Porque una cosa es darle like a una causa y otra muy diferente es poner el cuerpo. Marchar implica pedir permiso en casa, faltar a la escuela o llegar tarde al trabajo, gastar en camión o gasolina, caminar bajo el sol, exponerse a la crítica de los propios y de los ajenos. Implica, sobre todo, asumir que la inconformidad ya no cabe en el chat del grupo.
Claro que no es el mismo país. Hoy las juventudes cargan con problemas que sus padres ni imaginaban: crisis climática, ansiedad, precariedad laboral con título en mano, ciudades que se encarecen mientras los salarios se encogen. Es la generación que heredó deudas, violencia, algoritmos y una idea de éxito que no alcanza para todos. Sería raro que no marcharan.
También es cierto que llegan con otras formas de entender la política: desconfían de los partidos, pero se organizan en colectivas. Critican a los medios, pero abren canales propios. No creen en los liderazgos de bronce, sino en vocerías temporales que hoy encabezan y mañana ceden el micrófono. Donde antes había megáfono, ahora hay hilo de X. Donde antes había volante, ahora hay carrusel de Instagram. Pero la calle es la misma.
Que nadie se confunda: no es una generación “apática”, es una generación cansada de que todo parezca negociado antes de que ellos lleguen.
Les dijeron que estudiaran, que trabajaran, que fueran “mejores ciudadanos”; lo hicieron… y descubrieron que el futuro seguía en manos de otros.
Marchar es, también, una forma de reclamar la parte que les prometieron en el trato.
La historia mexicana está llena de juventudes que incomodaron al poder y luego fueron ignoradas o convertidas en foto de archivo.
La novedad no es que la Generación Z salga a la calle, la novedad es que lo haga en un país hiperconectado donde cualquier abuso o manipulación queda registrado en segundos.

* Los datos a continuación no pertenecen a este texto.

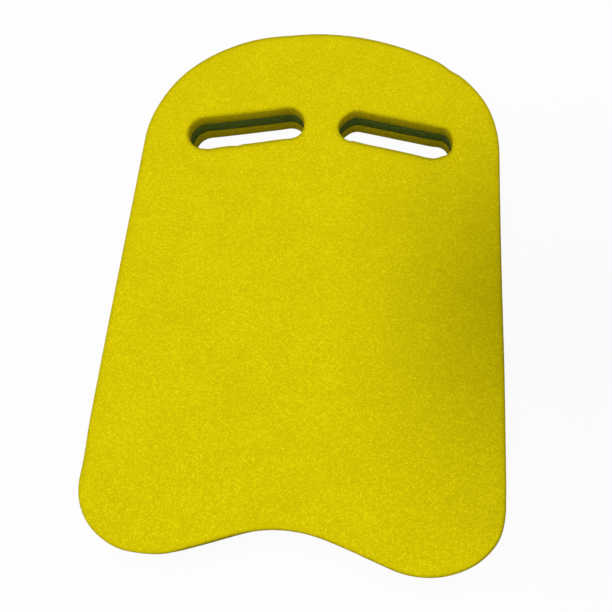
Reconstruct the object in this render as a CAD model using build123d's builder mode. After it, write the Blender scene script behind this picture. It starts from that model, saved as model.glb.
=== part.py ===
"""Kickboard float: three sheets of closed-cell foam, two bond films and two hand slots.

The board lies flat.  Its origin is on the resting face, in the middle of the outline,
with +X across the board, +Y towards the rounded nose and +Z up.  All sizes are in
millimetres.
"""

from build123d import *
import math
import os

# Overall size of the outline
length = 450.0
width = 305.0

# Laminate, counted up from the resting face
sheet_thickness = 11.0
film_thickness = 0.2

# Outline: a nose of two arcs, straight sides, and two tail lobes beside a shallow recess
nose_radius = 207.0
shoulder_radius = 107.0
tail_corner_radius = 46.0
tail_corner_turn = 60.0
tail_lobe_radius = 68.0
tail_flank_slope = 18.0
tail_recess_radius = 99.0

# Hand slots: one each side of the middle, outer ends leaning towards the tail
slot_width = 30.5
slot_centre_distance = 70.5
slot_slant = 10.7
slot_offset = 65.0
slot_below_nose = 104.0

# Rounding where the two outer sheets meet the air; the slots' rims are worn soft on top
outline_round = 2.0
top_rim_round = 2.5
resting_rim_round = 1.0

# Heights of the laminate's lower faces
bottom_sheet_z = 0.0
lower_film_z = bottom_sheet_z + sheet_thickness
core_sheet_z = lower_film_z + film_thickness
upper_film_z = core_sheet_z + sheet_thickness
top_sheet_z = upper_film_z + film_thickness


def draw_board_section():
    """Return the flat section that every layer shares: the outline less the two slots."""
    half_width = width / 2
    radius_step = nose_radius - shoulder_radius
    nose_turn = math.degrees(math.asin((half_width - shoulder_radius) / radius_step))
    corner_reach = math.sin(math.radians(tail_corner_turn))
    corner_drop = tail_corner_radius * corner_reach
    lobe_drop = tail_lobe_radius * (1 - corner_reach)
    side_end = (half_width, corner_drop + lobe_drop - length / 2)
    lobe_turn = 90 + tail_flank_slope - tail_corner_turn
    slope = math.radians(tail_flank_slope)

    with BuildSketch() as section:
        with BuildLine():
            # The +X half, clockwise from the nose apex to the middle of the tail recess
            nose = JernArc((0, length / 2), (1, 0), nose_radius, -nose_turn)
            shoulder = JernArc(nose @ 1, nose % 1, shoulder_radius, nose_turn - 90)
            side = Line(shoulder @ 1, side_end)
            corner = JernArc(side @ 1, side % 1, tail_corner_radius, -tail_corner_turn)
            lobe = JernArc(corner @ 1, corner % 1, tail_lobe_radius, -lobe_turn)
            # The flank is as long as lets the recess arc end level on the middle line
            flank_run = (lobe @ 1).X - tail_recess_radius * math.sin(slope)
            flank = PolarLine(lobe @ 1, flank_run / math.cos(slope), direction=lobe % 1)
            JernArc(flank @ 1, flank % 1, tail_recess_radius, tail_flank_slope)
            mirror(about=Plane.YZ)
        make_face()
        for hand in (-1, 1):
            with Locations((hand * slot_offset, length / 2 - slot_below_nose)):
                SlotCenterToCenter(
                    slot_centre_distance,
                    slot_width,
                    rotation=-hand * slot_slant,
                    mode=Mode.SUBTRACT,
                )
    return section.sketch


def round_free_face(builder, outward, rim_round):
    """Round the sheet's face that meets the air: the slot rims, then the outline."""
    face = builder.faces().sort_by(outward)[-1]
    fillet([edge for rim in face.inner_wires() for edge in rim.edges()], rim_round)
    face = builder.faces().sort_by(outward)[-1]
    fillet(face.outer_wire().edges(), outline_round)


board_section = draw_board_section()

# Bottom sheet, yellow: its lower face is the one that the board rests on
with BuildPart() as bottom_foam_layer:
    with BuildSketch(Plane.XY.offset(bottom_sheet_z)):
        add(board_section)
    extrude(amount=sheet_thickness)
    round_free_face(bottom_foam_layer, -Axis.Z, resting_rim_round)

# Bond film between the bottom sheet and the core
with BuildPart() as lower_bond_film:
    with BuildSketch(Plane.XY.offset(lower_film_z)):
        add(board_section)
    extrude(amount=film_thickness)

# Core sheet, green, square-edged because both its faces are bonded
with BuildPart() as core_foam_layer:
    with BuildSketch(Plane.XY.offset(core_sheet_z)):
        add(board_section)
    extrude(amount=sheet_thickness)

# Bond film between the core and the top sheet
with BuildPart() as upper_bond_film:
    with BuildSketch(Plane.XY.offset(upper_film_z)):
        add(board_section)
    extrude(amount=film_thickness)

# Top sheet, yellow
with BuildPart() as top_foam_layer:
    with BuildSketch(Plane.XY.offset(top_sheet_z)):
        add(board_section)
    extrude(amount=sheet_thickness)
    round_free_face(top_foam_layer, Axis.Z, top_rim_round)


os.makedirs("parts", exist_ok=True)

bottom_foam_layer.part.label = "bottom_foam_layer"
export_step(bottom_foam_layer.part, "parts/bottom_foam_layer.step")
lower_bond_film.part.label = "lower_bond_film"
export_step(lower_bond_film.part, "parts/lower_bond_film.step")
core_foam_layer.part.label = "core_foam_layer"
export_step(core_foam_layer.part, "parts/core_foam_layer.step")
upper_bond_film.part.label = "upper_bond_film"
export_step(upper_bond_film.part, "parts/upper_bond_film.step")
top_foam_layer.part.label = "top_foam_layer"
export_step(top_foam_layer.part, "parts/top_foam_layer.step")
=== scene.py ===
"""Kickboard float in Blender: three laminated foam sheets and their bond films, cut as one.

All lengths are in metres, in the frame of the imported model: +X across the board,
+Y towards the nose, +Z up from the resting face.
"""

import math
import random

import bpy
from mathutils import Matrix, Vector, noise
from mathutils.geometry import delaunay_2d_cdt
from mathutils.kdtree import KDTree


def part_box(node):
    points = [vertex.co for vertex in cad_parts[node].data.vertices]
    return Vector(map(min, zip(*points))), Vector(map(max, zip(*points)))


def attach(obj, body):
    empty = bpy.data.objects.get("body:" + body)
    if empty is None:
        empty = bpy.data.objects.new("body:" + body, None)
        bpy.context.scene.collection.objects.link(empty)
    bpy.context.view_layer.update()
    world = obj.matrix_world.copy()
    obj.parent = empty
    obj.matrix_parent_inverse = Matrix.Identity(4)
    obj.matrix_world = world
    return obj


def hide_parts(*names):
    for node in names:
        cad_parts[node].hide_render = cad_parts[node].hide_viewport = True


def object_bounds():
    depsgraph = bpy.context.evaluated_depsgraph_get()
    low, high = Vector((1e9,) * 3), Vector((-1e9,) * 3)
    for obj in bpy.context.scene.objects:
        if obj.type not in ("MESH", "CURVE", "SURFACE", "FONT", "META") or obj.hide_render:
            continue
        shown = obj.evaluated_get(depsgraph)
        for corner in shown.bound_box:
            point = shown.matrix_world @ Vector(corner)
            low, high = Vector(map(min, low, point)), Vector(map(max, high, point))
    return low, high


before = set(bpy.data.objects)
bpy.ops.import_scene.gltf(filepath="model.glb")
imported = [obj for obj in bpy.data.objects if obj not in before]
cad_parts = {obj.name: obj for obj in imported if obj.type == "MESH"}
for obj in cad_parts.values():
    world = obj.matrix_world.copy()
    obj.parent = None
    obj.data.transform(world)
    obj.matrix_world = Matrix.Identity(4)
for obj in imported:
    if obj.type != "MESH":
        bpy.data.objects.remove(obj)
cad_low, cad_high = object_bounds()

MM = 0.001

# The drawn outline: a nose of two arcs, straight sides, two tail lobes and a recess
NOSE_RADIUS = 207 * MM
SHOULDER_RADIUS = 107 * MM
CORNER_RADIUS = 46 * MM
CORNER_TURN = math.radians(60)
LOBE_RADIUS = 68 * MM
FLANK_SLOPE = math.radians(18)
RECESS_RADIUS = 99 * MM

# The hand slots
SLOT_RADIUS = 15.25 * MM
SLOT_STRAIGHT = 70.5 * MM
SLOT_SLANT = math.radians(10.7)
SLOT_OFFSET = 65 * MM
SLOT_BELOW_NOSE = 104 * MM

# The sheets' edges. A slot's upper rim is wider and deeper than its resting rim.
OUTLINE_ROUND = 2.0 * MM
TOP_RIM_ROUND = 2.8 * MM
TOP_RIM_DEPTH = 3.2 * MM
RESTING_RIM_ROUND = 1.0 * MM
SEAM_ROUND = 0.5 * MM
FILM_RECESS = 0.55 * MM
FILM_EDGE = 0.05 * MM
FILM_HIDDEN = 1.0 * MM

# Unevenness of the cut walls and of the free upper face. The scales are per metre.
WALL_CROWN = 0.35 * MM
WALL_RIPPLE = 0.06 * MM
RIPPLE_SCALE = 160
RIPPLE_UPRIGHT = 0.4
FACE_SWELL = 0.25 * MM
SWELL_SCALE = 14
SWELL_LAYER = 0.3
SWELL_BIAS = 0.3

# Painted shade where the skin turns over at the edges, least on edges that face the tail
CREASE_REACH = 1.5 * MM
CREASE_SHADE = 0.4
CREASE_FLOOR = 0.1
# Further darkening of the outline's rounding on the side away from the light
LEE_DIRECTION = (0.75, -0.66)
LEE_SHADE = 1.35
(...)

Ellos conocen los riesgos, pero también conocen el silencio que sentencia y castiga por no hacer nada.
Por eso esta generación que, según algunos, “llegó tarde” a la discusión pública, en realidad está llegando justo a tiempo, cuando aún hay algo que defender, cuando todavía se puede corregir el rumbo, cuando su número y su creatividad pueden inclinar debates.
Llegan con memes, sí, pero también con preguntas incómodas: ¿quién va a explicar las desapariciones?, ¿quién se va a hacer cargo del país hiperendeudado?
La respuesta que encuentren —o no— definirá su historia. Mientras tanto, ahí están, caminando, gritando, equivocándose, aprendiendo.
Así como lo hicieron sus abuelos, sus padres o sus hermanos mayores. Cambian los años, las consignas y las playlists, pero hay algo que no envejece, la capacidad de una generación joven de poner al país frente al espejo.
Quizá la verdadera coincidencia es esta: cada vez que México cree que la juventud ya no cuenta, la juventud vuelve a contar cabezas en la calle.
Y, aunque algunos prefieran decir que llegaron tarde, la política sabe una cosa desde siempre: quienes se atreven a llegar acaban moviendo la historia, aunque lo hagan con tenis sucios, pancarta improvisada y la batería del celular a 3%.